Forum Bugs

Memory usage in Control mode

struijenid
Hi,

Our Java application starts up a Prince process (v13.5) in control mode and sends it job/dat/pdf chunks in order to convert several HTML + CSS + Javascript files into a single PDF.

We have noticed that the memory claimed by Prince while in control mode is not freed after end-chunks are sent. Memory usage continues to grow until the Prince process has consumed about 1-2GB of RAM.

Is this expected behavior? Is there configuration we can change in order to let Prince free memory it no longer needs? Can we somehow control the amount of RAM reserved for processing?

Thanks!

EDIT: When pushed further, RAM consumption goes up to 4GB after which the Prince process crashes. On a machine with more RAM available, Prince manages to complete its job, claiming up to 5.1GB of RAM. Our output is a concatenation of 1000 times the same 30 page document.

EDIT 2: When we keep running prince in control mode, even after our big output is generated, RAM is not freed. Subsequent HTML to PDF conversions consume more and more RAM until the system can no longer give Prince any more memory and it crashes.

Edited by struijenid

mikeday
We will investigate the memory usage situation for this extremely large document.

In the meantime you may wish to simply restart the control process for each job, the overhead of doing so is measured in milliseconds which should not be a problem for jobs of this size.
struijenid
Hi mikeday,

Thanks for your response. For the record: we are fine with a large document requiring a large amount of RAM in order to complete. What we are surprised about is that even after said large document is generated, the Prince process keeps holding on to memory.

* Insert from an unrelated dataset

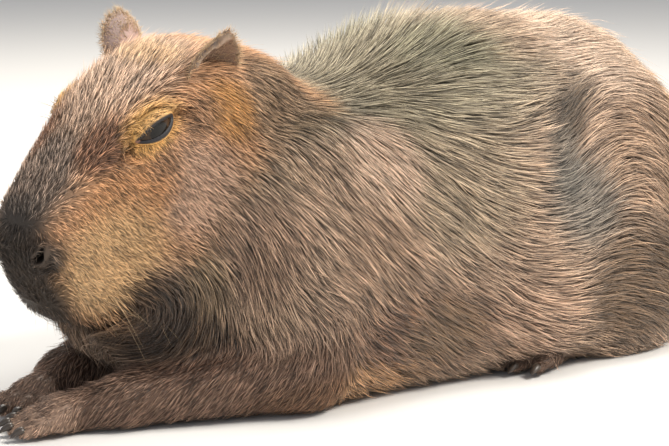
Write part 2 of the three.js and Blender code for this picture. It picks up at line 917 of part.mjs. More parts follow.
// Ears: thin cups, round at the top, that grow from the head's upper corners and open outward.
function earForm(side) {
  const base = headPoint(earBase[0], -side * earBase[1], earBase[2]);
  const rise = headDirection(earRise[0], -side * earRise[1], earRise[2]);
  const open = headDirection(earFacing[0], -side * earFacing[1], earFacing[2]);
  const fore = new THREE.Vector3().crossVectors(rise, open).normalize();
  if (fore.dot(headDirection(1, 0, 0)) < 0) fore.negate();
  const face = new THREE.Vector3().crossVectors(fore, rise).normalize();
  if (face.dot(open) < 0) face.negate();
  const around = 14;
  const levels = [0.45, 0.8, 1];
  const centre = base.clone().addScaledVector(rise, earSize.centre);
  const at = (turn, r, isInner) => {
    const c = Math.cos(turn);
    const s = Math.sin(turn);
    const wall = isInner ? 0 : earSize.wall * (1 - earSize.thinning * r ** 3);
    const narrowing = s > 0 ? 1 : 1 - 0.25 * s * s;
    return centre
      .clone()
      .addScaledVector(fore, earSize.width * r * c * narrowing - 4 * r * Math.max(s, 0))
      .addScaledVector(rise, earSize.height * r * s)
      .addScaledVector(face, earSize.depth * (r * r - 1) - wall + earSize.bulge * r * c);
  };
  const turns = Array.from({ length: around }, (_, i) => (i / around) * 2 * Math.PI);
  const points = [at(0, 0, true)];
  for (const r of levels) points.push(...turns.map((turn) => at(turn, r, true)));
  for (const r of [...levels].reverse()) points.push(...turns.map((turn) => at(turn, r, false)));
  points.push(at(0, 0, false));
  const faces = [];
  const rings = levels.length * 2;
  for (let i = 0; i < around; i++) {
    const next = (i + 1) % around;
    faces.push(0, 1 + i, 1 + next);
    for (let r = 0; r + 1 < rings; r++) {
      const a = 1 + r * around;
      faces.push(a + i, a + around + i, a + next, a + next, a + around + i, a + around + next);
    }
    const end = 1 + (rings - 1) * around;
    faces.push(points.length - 1, end + next, end + i);
  }
  const solid = solidOf(meshOf(points, faces));
  return solid.volume() > 0 ? solid : solidOf(meshOf(points, faces.reverse()));
}

// Nostrils: slanting pits on the muzzle's upper front corners.
function nostril(side) {
  const place = headPoint(nostrilPlace[0], -side * nostrilPlace[1], nostrilPlace[2]);
  const pit = new THREE.SphereGeometry(1, 12, 8);
  pit.scale(...nostrilRadii);
  const out = outward(body, place);
  const slant = headDirection(nostrilSlant[0], -side * nostrilSlant[1], nostrilSlant[2]);
  slant.addScaledVector(out, -slant.dot(out)).normalize();
  const basis = new THREE.Matrix4().makeBasis(slant, out, new THREE.Vector3().crossVectors(slant, out));
  place.addScaledVector(out, -body(place.x, place.y, place.z));
  pit.applyMatrix4(basis.setPosition(place));
  return solidOf(pit);
}

// The mouth: a groove round the muzzle between the upper lip and the chin, a few millimetres deep.
function mouthGroove() {
  const strip = prism(mouthLine, 120, headPlane);
  const planView = headMatrix
    .clone()
    .multiply(new THREE.Matrix4().makeBasis(
      new THREE.Vector3(-1, 0, 0),
      new THREE.Vector3(0, -1, 0),
      new THREE.Vector3(0, 0, 1),
    ));
  return strip.subtract(prism(mouthFloor, 140, planView));
}

// Claws: blunt, tapered horns at the tips of the toes, bent down.
function clawForm({ knuckle, tip }) {
  const from = new THREE.Vector3(...knuckle.slice(0, 3));
  const start = new THREE.Vector3(...tip.slice(0, 3));
  const along = start.clone().sub(from).setZ(0).normalize();
  const side = new THREE.Vector3(-along.y, along.x, 0);
  const up = new THREE.Vector3(0, 0, 1);
  const at = (share, sideways, height) =>
    start
      .clone()
      .addScaledVector(along, share * clawSize.length)
      .addScaledVector(side, sideways)
      .addScaledVector(up, height);
  const { sides } = clawSize;
  const points = clawSections.flatMap(([share, girth, rise]) =>
    Array.from({ length: sides }, (_, i) => {
      const turn = (i / sides) * 2 * Math.PI;
      const height = rise + Math.sin(turn) * clawSize.height * girth;
      return at(share, Math.cos(turn) * clawSize.width * girth, height);
    }),
  );
  const heel = points.length;
  points.push(at(0, 0, clawSize.rise), at(1, 0, -clawSize.droop));
  const faces = [];
  for (let i = 0; i < sides; i++) {
    const next = (i + 1) % sides;
    faces.push(heel, next, i);
    for (let r = 0; r + 1 < clawSections.length; r++) {
      const a = r * sides;
      faces.push(a + i, a + next, a + sides + i, a + next, a + sides + next, a + sides + i);
    }
    const end = (clawSections.length - 1) * sides;
    faces.push(end + i, end + next, heel + 1);
  }
  return meshOf(points, faces);
}

// Trunk, neck and hind legs, with their locks

const torsoWhole = solidOf(surfaceOf(core, [-220, -260, -40], [540, 260, 430], torsoFace));
const torsoSolid = torsoWhole.intersect(aboveFloor);
const neckSolid = solidOf(surfaceOf(core, [-330, -170, 20], [110, 170, 400], neckFace));
const forearms = bothSides.map(({ name, side }) => forearmRegion(name, side, gap));

const hindFootGeometry = surfaceOf(hindFoot, [150, -200, -20], [340, -90, 70], hindFootFace);
const hindFeet = bothSides.map(({ side }) => {
  const turned = hindFootGeometry.clone();
  const grown = swollen(hindFootGeometry, gap + 0.2);
  if (side < 0) return { solid: solidOf(turned), cutter: solidOf(grown) };
  const mirror = (geometry) => {
    geometry.scale(1, -1, 1);
    geometry.setIndex([...geometry.index.array].reverse());
    return solidOf(geometry);
  };
  return { solid: mirror(turned), cutter: mirror(grown) };
});

const locks = { torso: [], neck: [], left: [], right: [] };
for (const root of lockRoots()) {
  const owner = lockOwner(root);
  if (!owner) continue;
  const isRidge = Math.abs(root.y) < 50 && root.z > 200;
  const scale = owner === "neck" ? neckLockScale : 1;
  locks[owner].push(
    lockSolid(
      root,
      lockLength * scale * between(0.88, 1.14),
      lockWidth * scale * between(0.9, 1.12),
      lockLift * (isRidge ? ridgeLift : 1) * between(0.85, 1.2),
      between(-lockSwing, lockSwing),
    ),
  );
}

const hindCuts = bothSides.map(({ side }) => hindRegion(side, gap));
const footCuts = hindFeet.map(({ cutter }) => cutter);
const hindClaws = bothSides.flatMap(({ name, side }, i) =>
  hindPaw.digits.map(({ knuckle, tip }, n) => {
    const flip = ([x, y, z, r]) => [x, side < 0 ? y : -y, z, r];
    const form = clawForm({ knuckle: flip(knuckle), tip: flip(tip) });
    return {
      name: `hindclaw_${name}_${n + 1}`,
      solid: solidOf(form).subtract(footCuts[i]).intersect(aboveFloor),
      cutter: solidOf(swollen(form, gap + 0.1)),
    };
  }),
);

let torso = wasm.Manifold.union([torsoSolid, ...locks.torso]);
for (const cutter of [foreRegionWide, headRegionWide, ...hindCuts, ...footCuts, ...forearms]) {
  torso = torso.subtract(cutter);
}
for (const { cutter } of hindClaws) torso = torso.subtract(cutter);
addNode("torso", torso, coat);

let neckPart = wasm.Manifold.union([neckSolid, ...locks.neck]);
neckPart = neckPart.intersect(foreRegion).intersect(aboveFloor).subtract(headRegionWide);
for (const cutter of forearms) neckPart = neckPart.subtract(cutter);
addNode("neck", neckPart, neckCoat);

bothSides.forEach(({ name, side }, i) => {
  let leg = wasm.Manifold.union([torsoSolid, ...locks[name]]);
  leg = leg.intersect(hindRegion(side, 0)).subtract(footCuts[i]);
  addNode(`hindleg_${name}`, leg, coat);
  addNode(`hindfoot_${name}`, hindFeet[i].solid.intersect(aboveFloor), legFur);
});

// Head

const headField = (x, y, z) => core(...new THREE.Vector3(x, y, z).applyMatrix4(headMatrix));
const headGeometry = surfaceOf(headField, [-290, -112, -150], [60, 112, 140], headFace);
headGeometry.applyMatrix4(headMatrix);
const eyes = bothSides.map(({ side }) => eyeParts(side));
let headPart = solidOf(headGeometry).intersect(headRegion(0));
headPart = headPart.subtract(mouthGroove());
bothSides.forEach(({ side }, i) => {
  headPart = headPart.add(eyes[i].lids).subtract(eyes[i].socket).subtract(eyes[i].opening);
  headPart = headPart.subtract(nostril(side));
});
addNode("head", headPart, faceFur);
const headCutter = solidOf(swollen(headGeometry, gap + 0.1));
bothSides.forEach(({ name, side }, i) => {
  addNode(`eye_${name}`, eyes[i].ball, eyeGloss);
  addNode(`ear_${name}`, earForm(side).subtract(headCutter), earSkin);
});

// Forelegs and their feet

bothSides.forEach(({ name, side }) => {
  const [, elbow, wrist, palm] = foreLimbs[name];
  const low = [-400, Math.min(elbow[1], wrist[1], 0) - 70, -20];
  const high = [-40, Math.max(elbow[1], wrist[1], 0) + 70, 120];
  const arm = solidOf(surfaceOf(body, low, high, legFace)).intersect(forearmRegion(name, side, 0));
  addNode(`foreleg_${name}`, arm.intersect(aboveFloor).subtract(wristCut(name, 0)), legFur);
  const pawLow = [palm[0] - 90, palm[1] - 75, -20];
  const pawHigh = [palm[0] + 60, palm[1] + 75, 60];
  const foot = surfaceOf(foreField[name], pawLow, pawHigh, footFace);
  const paw = solidOf(foot).intersect(aboveFloor).intersect(wristCut(name, gap));
  addNode(`forefoot_${name}`, paw, legFur);
  const cutter = solidOf(swollen(foot, gap + 0.1));
  forePaws[name].digits.forEach((digit, n) => {
    const claw = solidOf(clawForm(digit)).subtract(cutter).intersect(aboveFloor);
    addNode(`foreclaw_${name}_${n + 1}`, claw, clawHorn);
  });
});

hindClaws.forEach(({ name, solid }) => addNode(name, solid, clawHorn));

// The origin goes to the middle of the box that the animal fills, on the floor.
const box = new THREE.Box3().setFromObject(animal);
animal.position.set(-(box.min.x + box.max.x) / 2, -(box.min.y + box.max.y) / 2, -box.min.z);
const model = new THREE.Group();
model.add(animal);
export default model;
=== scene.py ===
import math
import time

import bpy
import numpy as np
from mathutils import Matrix, Vector


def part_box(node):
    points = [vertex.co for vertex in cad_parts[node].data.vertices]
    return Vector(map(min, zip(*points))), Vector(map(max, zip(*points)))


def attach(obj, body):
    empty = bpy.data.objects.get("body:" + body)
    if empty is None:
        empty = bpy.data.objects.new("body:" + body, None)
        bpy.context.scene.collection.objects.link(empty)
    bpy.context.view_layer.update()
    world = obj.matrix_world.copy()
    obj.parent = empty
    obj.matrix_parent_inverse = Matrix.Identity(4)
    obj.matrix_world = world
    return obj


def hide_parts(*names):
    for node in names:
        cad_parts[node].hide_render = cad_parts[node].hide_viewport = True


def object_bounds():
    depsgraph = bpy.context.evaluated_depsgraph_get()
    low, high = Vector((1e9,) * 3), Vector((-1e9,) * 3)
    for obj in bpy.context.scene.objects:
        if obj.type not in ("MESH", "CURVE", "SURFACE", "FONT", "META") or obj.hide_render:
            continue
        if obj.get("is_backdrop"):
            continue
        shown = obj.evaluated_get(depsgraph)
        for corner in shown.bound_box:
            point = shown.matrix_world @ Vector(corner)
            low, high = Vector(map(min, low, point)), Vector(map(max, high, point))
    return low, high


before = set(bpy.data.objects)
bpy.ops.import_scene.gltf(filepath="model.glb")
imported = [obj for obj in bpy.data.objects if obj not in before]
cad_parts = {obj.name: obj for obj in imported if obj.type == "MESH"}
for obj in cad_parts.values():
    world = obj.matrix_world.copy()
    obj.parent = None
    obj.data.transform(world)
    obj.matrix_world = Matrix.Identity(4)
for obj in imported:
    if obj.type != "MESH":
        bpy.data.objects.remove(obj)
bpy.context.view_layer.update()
startTime = time.time()
draw = np.random.default_rng(41)


def report(words):
    print(f"{time.time() - startTime:6.1f} s  {words}")


# Forms are worked out in millimetres, in the animal's own frame, and shifted onto the CAD model's place.
head = {
    "origin": (-94.0, -4.0, 279.0),
    "pitch": 34.0,
    "turn": -4.0,
    "roll": 4.0,
    "noseFront": 266.0,
    "back": -70.0,
    "endRounding": 46.0,
}
# The eye's opening is in radians on its ball. "moved" is from the CAD eye's middle in u, v and w, "forward"
# turns the gaze to the front, and "tilt" lowers the front corner, in degrees.
eye = {
    "place": (102.0, 48.0, 75.0),
    "moved": (-5.2, 0.0, 2.0),
    "radius": 27.0,
    "sunk": 8.0,
    "forward": 0.2,
    "tilt": 1.0,
    "halfLength": 0.8,
    "halfHeight": 0.32,
    "upper": 1.1,
    "lower": 0.62,
    "sag": 0.3,
    "narrowing": 0.45,
}
sides = {"left": 1.0, "right": -1.0}


# Rotation by degrees about an axis, as a 3 by 3 array.
def turned(axis, degrees):
    return np.array(Matrix.Rotation(math.radians(degrees), 3, axis))


headTurn = turned("Z", -head["turn"]) @ turned("Y", -head["pitch"]) @ turned("X", head["roll"])
headOrigin = np.array(head["origin"])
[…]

We expected that memory to be freed once an end-chunk is sent...

Kind regards

Edited by struijenid

mikeday
Yes, we would expect that too! However even if the process holds on to the "high watermark" of memory that it has allocated for the largest document processed so far, the memory usage is not supposed to grow indefinitely with subsequent smaller documents, that is definitely something we would like to eliminate.
mikeday
May I ask which operating system you are using and which Prince version you have installed? Also do your test documents include any bitmap images or SVG?
struijenid
I have reproduced this on Ubuntu 18.04, Windows Server 2019 and on Windows 10.

I have attached the HTML to this message for your reference.

EDIT: Forgot to attach the images
Second image that is used is too large to upload on this forum. See https://eoimages.gsfc.nasa.gov/images/imagerecords/74000/74393/world.topo.200407.3x21600x21600.B2.jpg
  1. 4037e0ee-6b7c-442f-95cf-9d0885ebe80b.html42.2 kB
  2. ocean-creatures-size-comparison.jpg3.1 MB

Edited by struijenid

mikeday
Thank you, so you were concatenating this document many times to produce once enormous HTML that you were feeding to Prince, or were you running Prince with many copies of this input document and letting Prince do the concatenation?
struijenid
Indeed, we concatenate that HTML 1000 times into a single big HTML file, let's say 1000repeats.html. Afterwards we try to render a small HTML 1000 times separately. This small html also attached - sorry should have thought of this before.

In other words, we sent chunks as shown below:
job
<job-json to 1000repeats.html>
pdf

job
<job-json to small.html‎>
job
<job-json to small.html‎>
<repeat this job a total of 1000 times>

end


We notice some memory is being freed, but not nearly as much as we were hoping for. Running the following chunk sequence eventually lets our machine run out of RAM too:
job
<job-json to 1000repeats.html>
pdf

job
<job-json to 1000repeats.html>
pdf

job
<job-json to 1000repeats.html>
pdf

<run several times and OOM occurs>
  1. small.html5.5 kB
mikeday
Thanks, we will investigate this issue.
struijenid
Uploaded references to the large images we used
mikeday
We are still investigating ways of working around this issue, complicated by the fact that returning memory to the operating system can cause fragmentation issues on Linux that may also cause problems.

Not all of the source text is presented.